Vague memories of my childhood and teenage years include fierce encounters with the hard surfaces of roller skating and ice skating rinks. Slamming face-first onto the concrete floor of a roller skating rink, while in the midst of an adrenaline-fueled high involving speed and freedom, taught me about the random intersections of joy and gut-wrenching pain. The thrill of a fast turn on a sheet of ice instantly turned to terror when my skates sprayed ice chips on the surface where I would land on my back, spinning, thanks to a sudden fall. Another lesson in how quickly elation can disappear, replaced by torment or misery.
Those memories, buried for decades, surfaced again yesterday. They did not arise randomly. They emerged from the fact that the emotions I felt during those experiences are so similar to the ones flooding my mind during the last few days. Watching the spikes and valleys of the rhythms on a heart monitor, I remembered the sharp differences between the joy and agony from one second to the next while I was immersed in the thrill of skating.

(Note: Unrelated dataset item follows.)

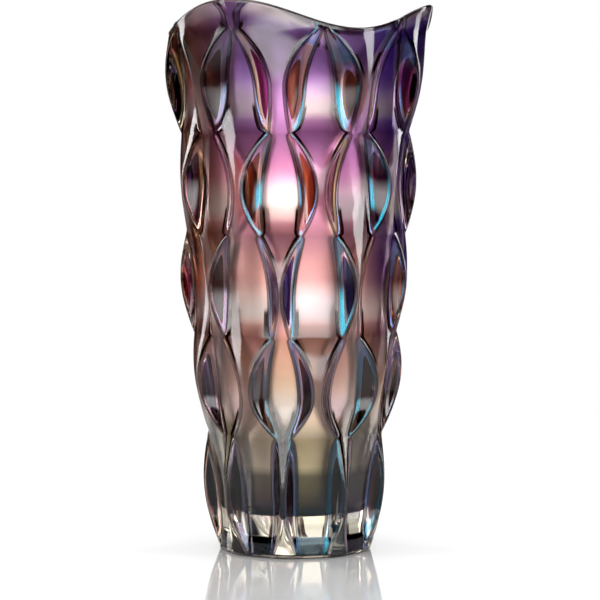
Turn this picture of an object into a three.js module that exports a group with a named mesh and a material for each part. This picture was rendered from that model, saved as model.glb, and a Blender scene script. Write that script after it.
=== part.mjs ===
// A tall art glass vase in three gathers of hot glass: a solid foot, a wall pressed with deep
// staggered relief, and a wavy fire-polished lip. On the real vase the three are fused.
//
// Millimetres and degrees, +Z up. The origin is at the middle of the underside.
// Angles are measured from the front (-Y) towards the right (+X).
//
// The relief is a ring of upright columns. Each column swells into a wide, sunken belly in one
// row and shrinks to a narrow, raised neck in the next, and neighbouring columns do the opposite.
// A slanting leaf-shaped facet joins each neck to the bellies on both sides of it.

import * as THREE from 'three';

// ---- Driving dimensions ----

const footRowHeight = 65.5;
const rowHeight = 54.4;
const fullRows = 4;
const rimBandHeight = 15.4;

// The rim rises to a peak at each of these angles, in order, and dips halfway between them.
const rimPeakAngles = [-28, 84, 208];
const rimWaveHeight = 15;
const rimPeakFlare = 4;

// Radius of the wall at each joint between two rows, from the table up, then at the rim.
const jointRadii = [41.5, 48.4, 56.2, 60.6, 63, 69.6, 71];

const columnCount = 18;
const firstColumnAngle = -8;

// One entry for each row, from the foot up. The half width of the necks and the width of the
// leaf facets are shares of a column's pitch. crest is how far the necks stand out from the
// wall, and hollow is how deep the bellies sink into it.
const rows = [
  { neck: 0.09, facet: 0.33, crest: 5.8, hollow: 2.4 },
  { neck: 0.15, facet: 0.34, crest: 5.6, hollow: 3.6 },
  { neck: 0.06, facet: 0.29, crest: 4.5, hollow: 3.8 },
  { neck: 0.12, facet: 0.38, crest: 4.8, hollow: 4.2 },
  { neck: 0.16, facet: 0.46, crest: 5.0, hollow: 4.0 },
  { neck: 0.12, facet: 0.06, crest: 0.8, hollow: 0.8 },
];

// Half width of the even columns at each joint and at the rim, as a share of the pitch.
// The odd columns take the rest.
const jointShares = [0.52, 0.22, 0.26, 0.54, 0.27, 0.88, 0.5];

const neckCentre = 0.42;       // where a neck is narrowest, as a share of its row's height
const narrowestShare = 0.02;   // no column gets narrower than this share of the pitch
const narrowestFacet = 0.02;   // width of a facet at its two ends, as a share of the pitch
const facetPointedness = 0.5;  // lower values give the leaf facets blunter ends

const fullWall = 8.6;
const rimWall = 4.6;
const lipHeight = 4.5;
const floorThickness = 22;
const floorCorner = 7;
const footBevel = 2.2;
const fusedGap = 0.3;

// Mesh steps.
const stepsPerRow = 8;
const innerSteps = 10;
const cornerSteps = 4;
const lipRoundSteps = 4;
const settlePasses = 8;

// ---- Derived sizes ----

const radian = Math.PI / 180;
const columnPitch = 360 / columnCount;
const jointHeights = [0];
for (let row = 0; row < fullRows + 1; row += 1) {
  jointHeights.push(footRowHeight + row * rowHeight);
}
const topJoint = jointHeights[jointHeights.length - 1];
const height = topJoint + rimBandHeight;
jointHeights.push(height);
const wallBottom = floorThickness + floorCorner + fusedGap;
const wallTop = height - lipHeight - fusedGap;
const waveStart = jointHeights[jointHeights.length - 3];

// ---- The shape of the wall ----

// The row at a height, and how far up that row it is, from 0 to 1.
function findRow(z) {
  let index = 0;
  while (index < rows.length - 1 && z > jointHeights[index + 1]) {
    index += 1;
  }
  const bottom = jointHeights[index];
  const top = jointHeights[index + 1];
  return { index, part: THREE.MathUtils.clamp((z - bottom) / (top - bottom), 0, 1) };
}

// Radius of the wall without its relief: a smooth curve through the joint radii.
function wallRadius(z) {
  const { index, part } = findRow(z);
  const last = jointRadii.length - 1;
  const slopeAt = (joint) => {
    const low = Math.max(joint - 1, 0);
    const high = Math.min(joint + 1, last);
    return (jointRadii[high] - jointRadii[low]) / (jointHeights[high] - jointHeights[low]);
  };
  const span = jointHeights[index + 1] - jointHeights[index];
  const rest = 1 - part;
  const ends = jointRadii[index] * rest * rest * (1 + 2 * part)
    + jointRadii[index + 1] * part * part * (1 + 2 * rest);
  const slopes = slopeAt(index) * part * rest * rest - slopeAt(index + 1) * part * part * rest;
  return ends + slopes * span;
}

// Thickness of the wall under its relief. It thins to the rim over the upper half of the top row.
function wallThickness(z) {
  const thinning = THREE.MathUtils.smoothstep(z, topJoint - rowHeight / 2, height);
  return THREE.MathUtils.lerp(fullWall, rimWall, thinning);
}

function cavityRadius(z) {
  return wallRadius(z) - wallThickness(z);
}

// How far the rim lies below its peaks at an angle.
function rimDrop(angle) {
  const first = rimPeakAngles[0];
  const turned = first + THREE.MathUtils.euclideanModulo(angle - first, 360);
  const ends = [...rimPeakAngles, first + 360];
  const next = ends.findIndex((peak) => peak > turned);
  const part = (turned - ends[next - 1]) / (ends[next] - ends[next - 1]);
  return rimWaveHeight * (1 - Math.cos(2 * Math.PI * part)) / 2;
}

// How far the wall leans out near a peak of the rim, on top of its own radius.

function rimLean(angle, z) {
  const rise = THREE.MathUtils.smoothstep(z, topJoint - rimBandHeight, height);
  return rimPeakFlare * rise * (1 - rimDrop(angle) / rimWaveHeight) ** 2;
}

// A level line on the wall bends down with the rim as it nears the top.
function bentHeight(z, angle) {
  return z - rimDrop(angle) * THREE.MathUtils.smoothstep(z, waveStart, wallTop);
}

// Half width and radius of one column at a height.
function columnSection(column, z) {
  const { index, part } = findRow(z);
  const row = rows[index];
  const evenIsNeck = index % 2 === 0;
  const isNeck = (column % 2 === 0) === evenIsNeck;
  const neckShareAt = (joint) => {
    const share = evenIsNeck ? jointShares[joint] : 1 - jointShares[joint];
    return share - narrowestFacet / 2;
  };
  const bump = Math.sin(Math.PI * part);
  const reach = part < neckCentre
    ? (neckCentre - part) / neckCentre
    : (part - neckCentre) / (1 - neckCentre);
  const endShare = neckShareAt(part < neckCentre ? index : index + 1);
  const neckShare = row.neck + (endShare - row.neck) * reach ** 2;
  const widestFacet = 1 - neckShare - narrowestShare;
  const openFacet = narrowestFacet + (row.facet - narrowestFacet) * bump ** facetPointedness;
  const facetShare = Math.min(openFacet, widestFacet);
  const share = isNeck ? neckShare : 1 - neckShare - facetShare;
  const offset = isNeck ? row.crest * bump : -row.hollow * bump;
  return { halfWidth: share * columnPitch, radius: wallRadius(z) + offset };
}

// ---- Rings of points and the solids made from them ----

function pointAt(angle, radius, z) {
  const turn = angle * radian;
  return [radius * Math.sin(turn), -radius * Math.cos(turn), z];
}

// Three points on each column: its left edge, its middle and its right edge.
function aroundColumns(makePoint) {
  const ring = [];
  for (let column = 0; column < columnCount; column += 1) {
    for (const side of [-1, 0, 1]) {
      ring.push(makePoint(column, side));
    }
  }
  return ring;
}

// The edge of a column moves with the height, and the height of a bent level with the angle, so
// the two are settled in a few passes.
function settleEdge(column, side, level) {
  const middle = firstColumnAngle + column * columnPitch;
  let angle = middle;
  let section = null;
  for (let pass = 0; pass < settlePasses; pass += 1) {
    section = columnSection(column, bentHeight(level, angle));
    angle = middle + side * section.halfWidth;
  }
  return { angle, radius: section.radius, z: bentHeight(level, angle) };
}

function reliefRing(level, lean = rimLean) {
  return aroundColumns((column, side) => {
    const edge = settleEdge(column, side, level);
    return pointAt(edge.angle, edge.radius + lean(edge.angle, level), edge.z);
  });
}

// A ring without relief, whose points stand at the angles that the relief has at a level.
function plainRing(level, radiusAt, heightAt) {
  return aroundColumns((column, side) => {
    const { angle } = settleEdge(column, side, level);
    return pointAt(angle, radiusAt(angle), heightAt(angle));
  });
}

function flatRing(level, radius, z) {
  return plainRing(level, () => radius, () => z);
}

// Joins rings, in order, into one closed body. A ring of one point is a pole. Without poles the
// last ring joins the first again.
function solidFromRings(rings) {
  const positions = rings.flat(2);
  const starts = [];
  let count = 0;
  for (const ring of rings) {
    starts.push(count);
    count += ring.length;
  }
  const triangles = [];
  const closed = rings[0].length > 1;
  const bands = closed ? rings.length : rings.length - 1;
  for (let band = 0; band < bands; band += 1) {
    const next = (band + 1) % rings.length;
    const size = Math.max(rings[band].length, rings[next].length);
    for (let i = 0; i < size; i += 1) {
      const j = (i + 1) % size;
      const low = starts[band] + (rings[band].length > 1 ? i : 0);
      const lowNext = starts[band] + (rings[band].length > 1 ? j : 0);
      const high = starts[next] + (rings[next].length > 1 ? i : 0);
      const highNext = starts[next] + (rings[next].length > 1 ? j : 0);
      if (low !== lowNext) {
        triangles.push(low, lowNext, highNext);
      }
      if (high !== highNext) {
        triangles.push(low, highNext, high);
      }
    }
  }
  const geometry = new THREE.BufferGeometry();
  geometry.setAttribute('position', new THREE.Float32BufferAttribute(positions, 3));
  geometry.setIndex(triangles);
  geometry.computeVertexNormals();
  return geometry;
}

// Heights from one level to another, with the same number of steps in every full row.
function levelsBetween(low, high) {
  const levels = [low];
  for (let row = 0; row < rows.length; row += 1) {
    const span = jointHeights[row + 1] - jointHeights[row];
    const steps = Math.max(2, Math.round(stepsPerRow * span / rowHeight));
    for (let step = 0; step < steps; step += 1) {
      const z = jointHeights[row] + span * step / steps;
      const clearance = span / steps / 3;
      if (z > low + clearance && z < high - clearance) {
        levels.push(z);
      }
    }
  }
  levels.push(high);
  return levels;
}

// ---- The three pieces ----

function makeFoot() {
  const top = floorThickness + floorCorner;
  const cavity = cavityRadius(top);
  const noLean = () => 0;
  const rings = [[[0, 0, 0]]];
  rings.push(flatRing(footBevel, jointRadii[0] - footBevel, 0));
  for (const level of levelsBetween(footBevel, top)) {
    rings.push(reliefRing(level, noLean));
  }
  for (let step = 0; step <= cornerSteps; step += 1) {
    const turn = Math.PI / 2 * step / cornerSteps;
    const radius = cavity - floorCorner * (1 - Math.cos(turn));
    rings.push(flatRing(top, radius, top - floorCorner * Math.sin(turn)));
  }
  rings.push([[0, 0, floorThickness]]);
  return solidFromRings(rings);
}

function makeWall() {
  const rings = levelsBetween(wallBottom, wallTop).map((level) => reliefRing(level));
  for (let step = 0; step <= innerSteps; step += 1) {
    const level = THREE.MathUtils.lerp(wallTop, wallBottom, step / innerSteps);
    rings.push(plainRing(
      level,
      (angle) => cavityRadius(bentHeight(level, angle)) + rimLean(angle, level),
      (angle) => bentHeight(level, angle),
    ));
  }
  return solidFromRings(rings);
}

// The lip is a bead with a rounded top that follows the wave of the rim.
function makeLip() {
  const seat = wallTop + fusedGap;
  const halfWall = rimWall / 2;
  const crown = Math.min(halfWall, lipHeight / 2);
  const beadRing = (offset, level) => plainRing(
    wallTop,
    (angle) => wallRadius(level) - halfWall + offset + rimLean(angle, level),
    (angle) => level - rimDrop(angle),
  );
  const rings = [beadRing(halfWall, seat)];
  for (let step = 0; step <= 2 * lipRoundSteps; step += 1) {
    const turn = Math.PI / 2 * step / lipRoundSteps;
    rings.push(beadRing(halfWall * Math.cos(turn), height - crown + crown * Math.sin(turn)));
  }
  rings.push(beadRing(-halfWall, seat));
  return solidFromRings(rings);
}

function makeMesh(name, geometry, color) {
  const material = new THREE.MeshStandardMaterial({ color, roughness: 0.04, metalness: 0.1 });
  const mesh = new THREE.Mesh(geometry, material);
  mesh.name = name;
  return mesh;
}

const vase = new THREE.Group();
vase.add(makeMesh('foot_block', makeFoot(), 0x6f6a58));
vase.add(makeMesh('relief_wall', makeWall(), 0xb889a6));
vase.add(makeMesh('lip', makeLip(), 0x9a7cc0));

export default vase;
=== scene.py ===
"""A tall art glass vase: a solid foot, a wall with deep staggered relief and a wavy lip.

The three pieces are cut from one skin of fine points, so the fused glass runs on from piece to
piece. Metres and degrees, +Z up. Angles are measured from the front (-Y) towards the right (+X).
"""

import math

import bpy
import numpy as np
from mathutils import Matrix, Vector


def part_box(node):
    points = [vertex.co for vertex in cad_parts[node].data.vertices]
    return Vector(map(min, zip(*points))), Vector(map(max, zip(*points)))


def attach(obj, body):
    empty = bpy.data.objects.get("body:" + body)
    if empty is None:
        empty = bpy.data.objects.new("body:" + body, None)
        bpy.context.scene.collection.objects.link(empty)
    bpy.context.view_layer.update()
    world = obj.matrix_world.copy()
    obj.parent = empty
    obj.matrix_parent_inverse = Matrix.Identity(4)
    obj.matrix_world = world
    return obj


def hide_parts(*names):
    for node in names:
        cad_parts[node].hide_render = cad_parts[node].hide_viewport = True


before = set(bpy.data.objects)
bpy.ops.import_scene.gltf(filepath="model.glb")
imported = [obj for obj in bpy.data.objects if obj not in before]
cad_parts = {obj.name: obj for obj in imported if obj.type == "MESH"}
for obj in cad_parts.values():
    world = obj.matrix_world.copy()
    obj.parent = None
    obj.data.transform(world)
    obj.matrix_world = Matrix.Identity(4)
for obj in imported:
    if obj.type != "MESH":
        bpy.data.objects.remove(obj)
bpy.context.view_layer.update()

MM = 0.001

# ---- Sizes taken from the frame ----

FOOT_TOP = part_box("foot_block")[1].z
WALL_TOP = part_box("relief_wall")[1].z
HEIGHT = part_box("lip")[1].z

# ---- The relief, as the maker presses it ----

# Rows of columns are stacked on each other and meet at joints. In every row, columns that narrow
# to a neck alternate with columns that swell to a belly, and a leaf facet lies between the two.
FOOT_ROW = 65.5 * MM
ROW = 54.4 * MM
JOINT_HEIGHTS = np.array([0, *(FOOT_ROW + row * ROW for row in range(5)), HEIGHT])
JOINT_RADII = np.array([41.5, 48.4, 56.2, 60.6, 63, 69.6, 71]) * MM
JOINT_SHARES = np.array([0.52, 0.22, 0.26, 0.54, 0.27, 0.88, 0.5])
NECK_SHARES = np.array([0.09, 0.15, 0.06, 0.12, 0.16, 0.12])
FACET_SHARES = np.array([0.33, 0.34, 0.29, 0.38, 0.46, 0.06])
CRESTS = np.array([5.8, 5.6, 4.5, 4.8, 5.0, 0.8]) * MM
HOLLOWS = np.array([2.4, 3.6, 3.8, 4.2, 4.0, 0.8]) * MM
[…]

Experience changes so fast. Thrills become terror. Joy becomes agony. Elation becomes misery or anxiety or depression or worse. Skating, though, is a choice.

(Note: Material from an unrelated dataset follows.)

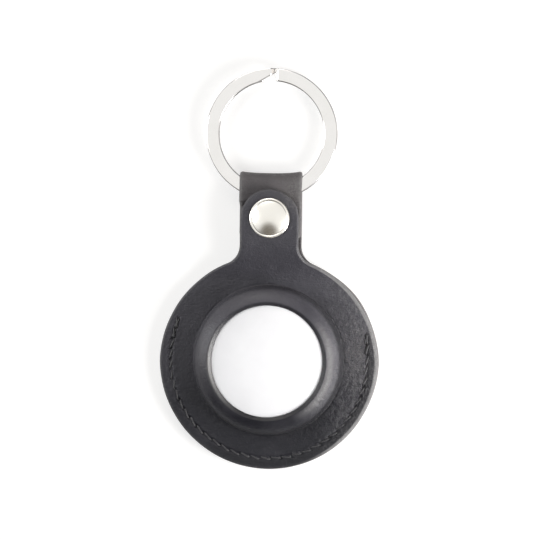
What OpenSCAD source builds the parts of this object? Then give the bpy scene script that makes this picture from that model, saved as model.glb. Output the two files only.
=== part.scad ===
// Leather holder for a coin-shaped tracker tag, with a snap tab and a split key ring.
// It lies on its back. +Z points out of the window, +Y runs up the neck to the key ring,
// and the origin is the middle of the pocket on its back face. Lengths are in millimetres.

/* [Tag] */
// Diameter of the coin tag at its rim
tag_d = 31.9; // [29:0.1:36]
// Thickness of the coin tag
tag_h = 8; // [7.2:0.1:9.6]
// Running gap between the tag and the leather around it
tag_gap = 0.15; // [0.1:0.01:0.3]
// Wall of the tag's plastic shell
shell_t = 1; // [0.7:0.05:1.2]
// Sheet thickness of the battery cover
cover_t = 0.4; // [0.3:0.05:0.5]
// Diameter of the coin cell
cell_d = 20; // [18:0.1:22]
// Thickness of the coin cell
cell_h = 3.2; // [2.5:0.1:3.6]

/* [Leather] */
// Thickness of the hide
leather_t = 1.2; // [1:0.05:1.5]
// Wall of the dome, where the hide is stretched over the mould
mould_t = 0.9; // [0.7:0.05:1.2]
// Flat margin from the dome to the edge of the pocket
flange_w = 8; // [6.4:0.1:9.6]
// How far the leather laps over the tag's rim
window_lip = 3.3; // [2.6:0.1:4]
// Radius that the top edge of the window is rolled to
window_edge_r = 0.9; // [0.6:0.05:1.1]
// How much lower the shoulders run than a full circle
shoulder_drop = 1; // [0.5:0.1:1.5]

/* [Seam] */
// Distance of the seam from the edge
seam_inset = 2.5; // [2:0.1:3]
// Length of one stitch
stitch_pitch = 2.4; // [2:0.1:3]
// Diameter of the sewing thread
thread_d = 0.4; // [0.3:0.05:0.5]
// Angle where the seam ends on the left
seam_left_deg = 156; // [148:1:166]
// Angle where the seam ends on the right
seam_right_deg = 16; // [8:1:26]

/* [Neck and strap] */
// Width of the strap that carries the key ring
strap_w = 14.2; // [12:0.1:16]
// Width of the closing tab
tab_w = 13.2; // [11.2:0.1:15]
// Radius between the shoulder and the neck
neck_fillet_r = 4.5; // [3:0.1:6]
// From the edge of the pocket to the middle of the snap
neck_reach = 7.5; // [7:0.1:9]
// From the dome to the line where the tab flexes
flex_margin = 0.8; // [0.6:0.1:1.6]
// Length over which the tab climbs from the pocket to the snap
tab_climb_l = 9.4; // [8:0.1:10]
// Strap left below the middle of the snap
strap_tail_l = 4.8; // [4:0.1:5.8]
// Radius of the corners at the cut end of the strap
strap_corner_r = 1.5; // [1:0.1:2]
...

Resting on a hospital bed, leads from machines attached all over the body, with blood pressure monitors and needles restricting movement, may be a choice, but it is not a welcome choice. It is not a choice like skating. Neither is watching the monitors report low blood pressure or deviations in oxygen saturation. It is a choice akin to obligation; obligation with no alternative. It is a lonely choice, too, especially in these times of pandemic with severe limitations on hospital visits. It is a lonely choice when the watcher can only watch the patient sleep, interrupted only briefly by foggy recognition and, then, more sleep.
I remember feeling terribly fragile after tumbling on the ice skating rink, as if inside me a thin sheet of brittle material sustained a thousand cracks in the fall. I was afraid of moving for fear that the damage might get worse, causing me to shatter. Today, I am afraid of making wrong choices when only the right choices will do.